I remember precisely the moment I got myself an account on LinkedIn, the giant career-oriented social-media site. I had received one of those blanket invitation emails from a person who I was hoping would hire me as a consultant. “If this makes it easier for her to find me when that moment comes,” I thought to myself, “then this is definitely worth the trouble.” That invitation never came. But an ocean of useless email invitations and updates have arrived in its place.
My attitude towards people who want to “connect” with me on LinkedIn formed very quickly: If I can identify you in a lineup, I’ll accept your invitation. If I can’t, I won’t. Enough people I actually know have invited me to connect that I have a small posse now, but I still have no idea whatsoever how this particular set of academic and nonacademic connections can ever help my career. What exactly can other professors on LinkedIn do for me? How can I help them? Will displaying a long list of tenuous connections really help me get anyone into a better conference, get promoted, or get their next book published at the best possible press?
Certainly, I’m not the first person to question the value of LinkedIn for achieving professional success of any kind. Ann Friedman, writing last year in The Baffler, noted the futility of accumulating connections in an economy with few employment opportunities:
“In a jobs economy that has become something of a grim joke, nothing seems quite so bleak as the digital job seeker’s all-but-obligatory LinkedIn account. In the decade since the site launched publicly with a mission ‘to connect the world’s professionals to make them more productive and successful,’ the glorified résumé-distribution service has become an essential stop for the professionally dissatisfied masses. The networking site burrows its way into users’ inboxes with updates spinning the gossamer dream of successful and frictionless advancement up the career ladder.

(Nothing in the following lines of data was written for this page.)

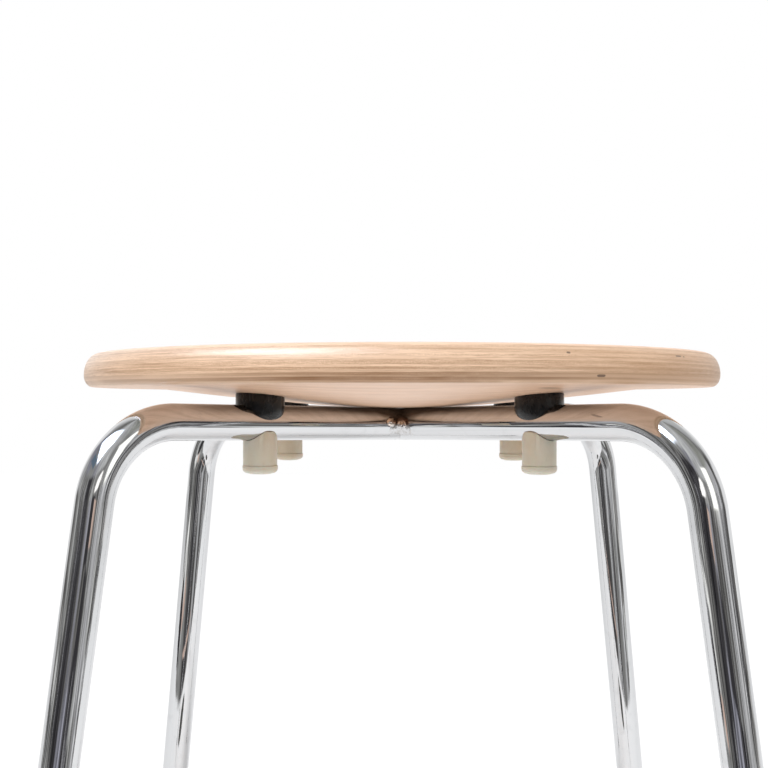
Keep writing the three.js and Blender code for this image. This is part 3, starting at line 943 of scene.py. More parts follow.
# Nylon: its noises, spans of noises and of places in metres, bumps and tones
NYLON_NOISES = {
    "cloud": {"stretch": (130, 130, 60), "detail": 3, "roughness": 0.55},
    "grain": {"stretch": (2600, 2600, 2600), "detail": 2, "roughness": 0.6},
    "marks": {"stretch": (500, 500, 220), "detail": 5, "roughness": 0.7},
}
NYLON_SPANS = {
    "shaded_back": (-0.02, 0.02, 0.0, 0.5),
    "cloudy": (0.35, 0.7, 0.0, 0.5),
    "marked": (0.62, 0.8, 0.0, 0.3),
    "roughness": (0.3, 0.7, 0.38, 0.52),
}
NYLON_BUMPS = (("grain", 0.07, 0.0002), ("marks", 0.05, 0.0004))
TAN_SHADES = (0.88, 0.78, 0.68)
MARKED_TONE = (0.34, 0.28, 0.21)


def nylon_finish():
    """Natural nylon, slightly translucent, with clouds and handling marks, and painted shade that makes
    it tanner at the back, where the back stops lie deeper under the seat
    """
    cream = stool().fitting.cream
    nylon = Finish("Cream nylon", IOR=1.53, Subsurface_Weight=0.18, Subsurface_Scale=0.003)
    noises = nylon.noises(NYLON_NOISES)
    tan = [part * shade for part, shade in zip(cream, TAN_SHADES)]
    # Painted shade: the stops at the back take the tan tone, as they lie deeper under the seat
    back = nylon.apart()["Y"]
    cloudy = nylon.sum("ADD", nylon.between(noises["cloud"], *NYLON_SPANS["cloudy"]),
                       nylon.between(back, *NYLON_SPANS["shaded_back"]))
    base = nylon.blend(cloudy, opaque(cream), opaque(tan))
    base = nylon.blend(nylon.between(noises["marks"], *NYLON_SPANS["marked"]), base, opaque(MARKED_TONE))
    roughness = nylon.between(noises["cloud"], *NYLON_SPANS["roughness"])
    return nylon.use(Base_Color=base, Roughness=roughness, Normal=nylon.bumps(noises, NYLON_BUMPS))


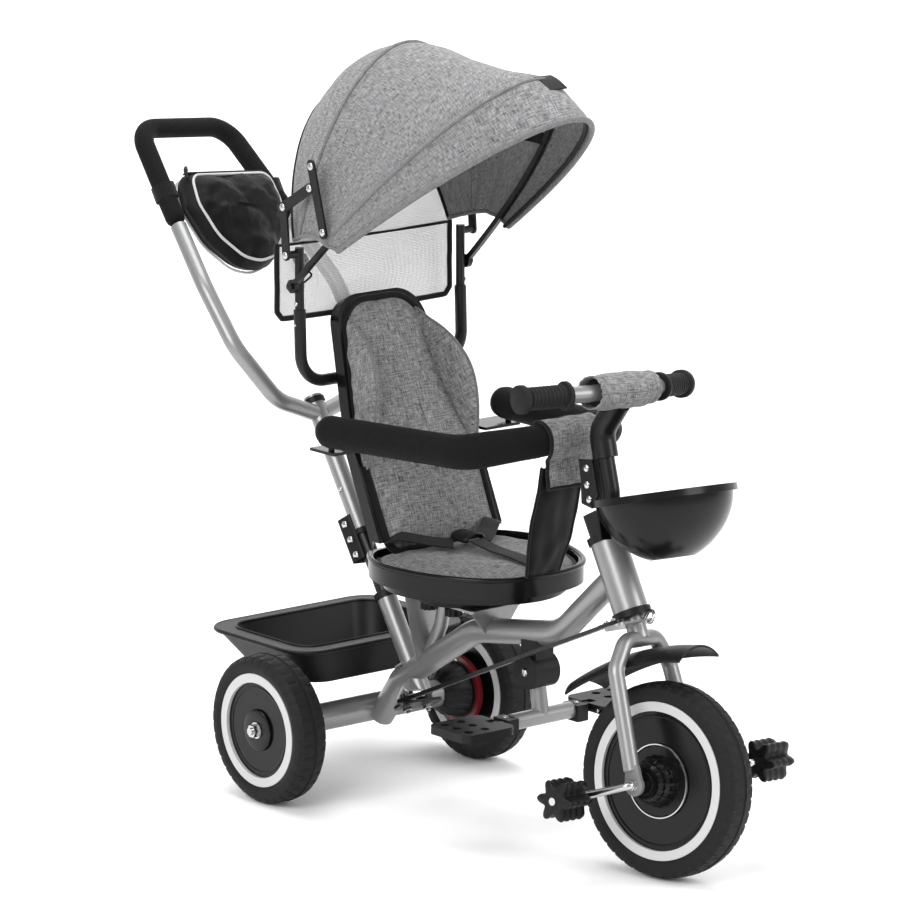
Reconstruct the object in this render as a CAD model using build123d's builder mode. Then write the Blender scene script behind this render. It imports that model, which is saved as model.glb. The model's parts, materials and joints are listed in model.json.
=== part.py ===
from build123d import *
from math import atan2, cos, degrees, radians, sin
import os

# Children's tricycle with a parent handle, a swivelling seat and a folding canopy.
# Millimetres. +X is forward, +Y is the rider's left, +Z is up, and the floor is Z = 0.
# Lengths along X are measured from the rear axle. Every finished piece is then moved, so that
# the origin lies on the floor below the middle of the tricycle's length.

# Driving dimensions
MIDDLE_X = 148  # rear axle to the middle of the length
RUNNING_FIT = 0.05  # radial clearance of a shaft in its bore
REST_TURN = 11  # the parked steering points this many degrees to the left

REAR_R = 100  # 8 inch rear wheels
FRONT_R = 125  # 10 inch front wheel
TYRE_WIDTH = 48
TRACK_HALF = 178
WHEELBASE = 597
RIM_DEPTH = 24  # tyre section height
RING_WIDTH = 12  # bright band on the wheel's face
AXLE_R = 5

MAIN_TUBE_R = 16.5
AXLE_TUBE_R = 18.5
AXLE_TUBE_HALF = 108
TUBE_WALL = 1.5

HEAD_FOOT = (520, 0, 329)  # lower end of the head tube
HEAD_TILT = 28.5
HEAD_LENGTH = 94
HEAD_R = 23
STEERER_R = 13

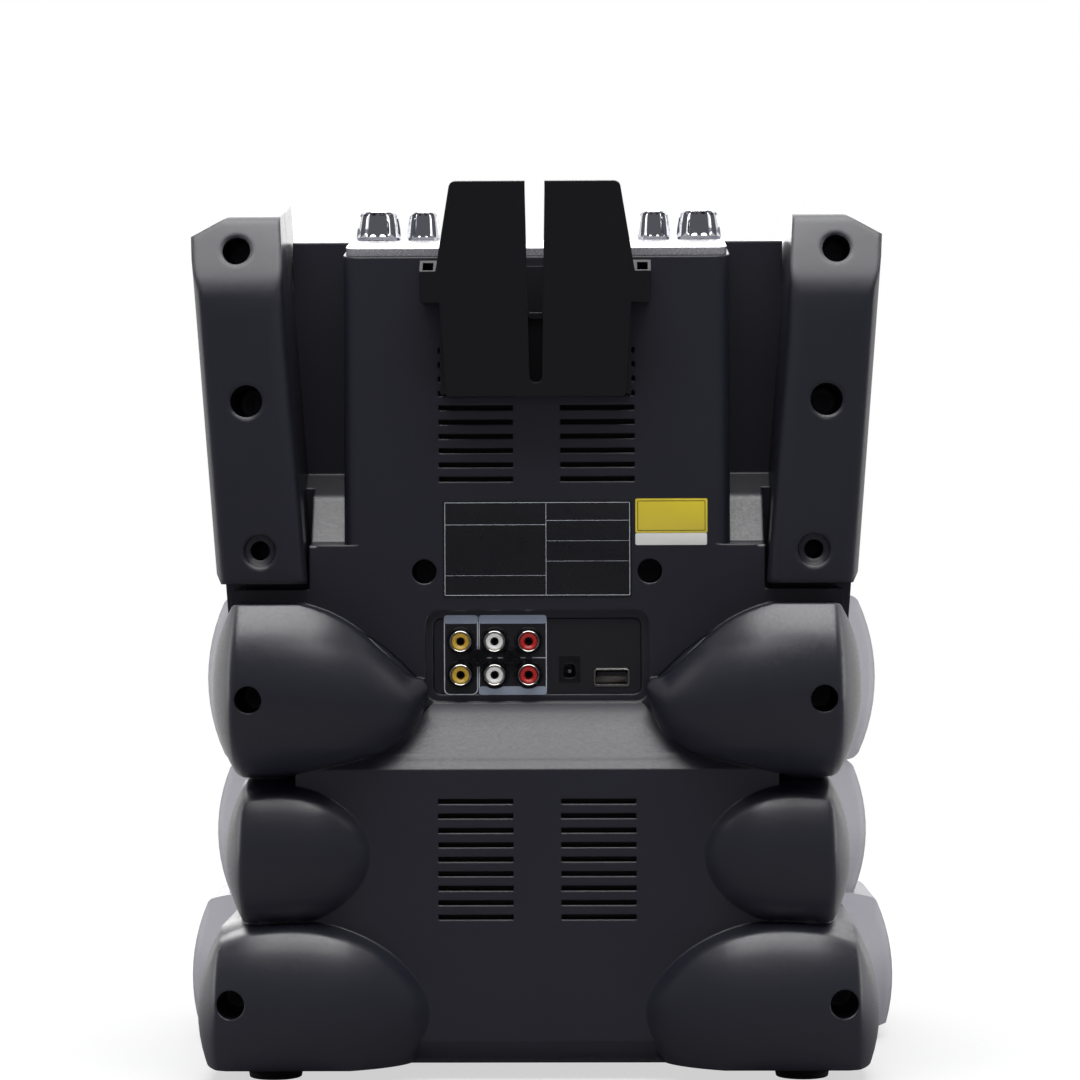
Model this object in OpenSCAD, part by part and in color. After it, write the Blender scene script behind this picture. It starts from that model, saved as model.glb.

Just add one crucial contact who’s only a few degrees removed from you (users are the perpetual Kevin Bacons in this party game), or update your skill set in a more market-friendly fashion, and one of the site’s 187 million or so users will pluck you from a stalled career and offer professional redemption. LinkedIn promises to harness everything that’s great about a digital economy that so far has done more to limit than expand the professional prospects of its user-citizens.”
In academia, the jobs situation might actually be worse than in the economy at large. So LinkedIn’s value to scholars is nothing short of a complete mystery to me. Most professors and would-be professors operate in a job market that is completely alien to the ones faced by other kinds of professionals. We hire almost exclusively during one particular season; the process takes months; and it’s almost always done by committee, not by the “boss” at any particular university.
We are also divided by skill and discipline, so the periodic openings that LinkedIn tells me about in political science or physics are completely irrelevant to my professional life. Of course, there are those rare moments when a department (usually an affluent one) points its proverbial finger in the direction of some mid-career academic and says, “We want you!” But those instances invariably involve scholars who have written their way to some prominence already. Whether or not they happen to have a LinkedIn account makes no difference at all.
Even the connections that academics not searching for new employment make are ill-suited to the ones that LinkedIn encourages. When I go to a conference, I need to know people in my subfield, if not my specific general topic of study. After all, the papers all have to fit on one panel. If LinkedIn doesn’t differentiate between historians and physicists (or even people outside of academia entirely), then it’s of no help to me here either.
That said, I’ve made a great deal more connections lately with scientists of all kinds, both on Twitter and on my own campus, because of various labor issues that all professors face. Unfortunately, a site whose very purpose is to impress potential employers is the absolute worst place in the world to discuss the mutual concerns of the academic proletariat. This would go double if I were not tenured already.
Perhaps the worse misfit between academic realities and the ethos of LinkedIn is the site’s emphasis on constant striving. While I’ve seen no exact statistics on it, tenure-track academics must invariably switch jobs a lot less than the corporate executives who thrive on LinkedIn do. As a result, most of us are more interested in impressing the administrators on our own campuses than we are in impressing the future employers who we may well never even have. While administrators come and go, professors on the tenure track serve as the institutional memories for universities like mine. One of the less-appreciated tragedies of adjunctification is that those memories will be wiped out at schools that no longer create enough stable jobs to encourage good scholars and teachers to spend their careers in one place.
If you don’t know, the folks here at Vitae are trying to create their own version of LinkedIn, geared towards the particular needs of academics at all levels of employment. Since this site is still young, it’s impossible to say exactly whether or not they will ultimately succeed in this endeavor. As a Vitae member myself, I can at least be sure that they are asking the right questions: What classes do you teach? What areas do you publish in? How and where do you serve the professoriate in general? On the other hand, my last email from LinkedIn contained job possibilities mostly from outside academia; the closest thing within academia to what I actually do for a living was an opening for a professor of furniture design.
I read recently that the whole concept of hashtags was invented by Twitter users, rather than Twitter itself, as a way of making the site more useful to them. Maybe those of us academics who do have Vitae profiles can think of new ways to make this service meet our particular needs. Working together, we can do great things. At the very least, the result would almost have to be better than the current business-oriented commercial alternative.